What couldn’t this study show?
Because almost all the reviews they examined were low in quality, the findings should be taken with caution. The team only analyzed published scientific reviews, not government reports or unpublished studies, which might have painted a different picture. Moreover, since they were reviewing other researchers’ work, their conclusions depended on how carefully those earlier studies were done.
Finally, much of the evidence came from COVID-19 research. We still don’t know if misinformation behaves the same way during other emergencies, like natural disasters or future outbreaks.
What can we do next time?
So here we are. The next time your phone buzzes with a shocking health claim, you’ll face a choice: Will you share it or pause and check before passing it on?
This study is a wake-up call. Misinformation doesn’t just spread online—it spreads through weak science, rushed research, and decisions made before evidence is ready. Fixing it starts with all of us—scientists, policymakers, and ordinary people. We need better studies, stronger standards, and a shared commitment to accuracy over speed. But it also gave us hope. We now know where false information spreads, how it harms, and what helps stop it. Truth can still win—when we slow down, think critically, and verify before we share.
Your phone is a tool. It can spread fear, or it can spread facts. Pause. Verify. Protect.
Key takeaways:
For everyone
• Health misinformation online ranges widely—from less than 1% to nearly 1 in 3 posts.

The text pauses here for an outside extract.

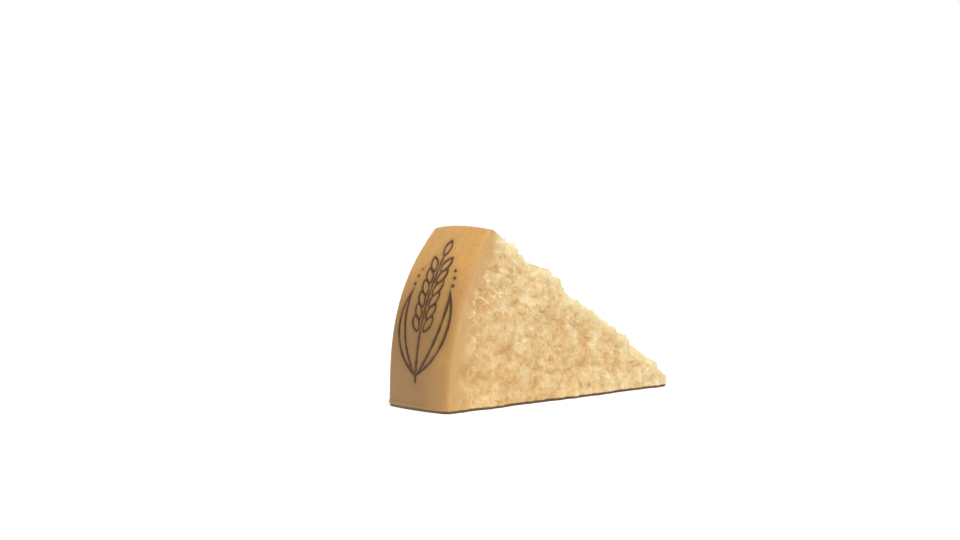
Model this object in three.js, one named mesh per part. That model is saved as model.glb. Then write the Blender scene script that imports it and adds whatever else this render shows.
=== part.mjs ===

• Experts correct misinformation best—and speed matters.
• Always pause and question before you share.
For scientists
• Much of the existing research on health misinformation and infodemics is low quality—we need stronger methods and transparency.
For policy makers
• Decisions must rest on trusted evidence, not speed.
• Health literacy is a long-term investment in public safety.
For the next crisis: We know what spreads, what works, and what to fix. This time, we don’t have to be caught off guard. To tackle infodemics and the spread of false health information, action is needed from many sectors—not just the health field. This means developing fair and effective laws and policies, running public awareness campaigns, improving how health topics are presented in the media, and helping people build stronger digital and health literacy skills so everyone can recognize and question unreliable information.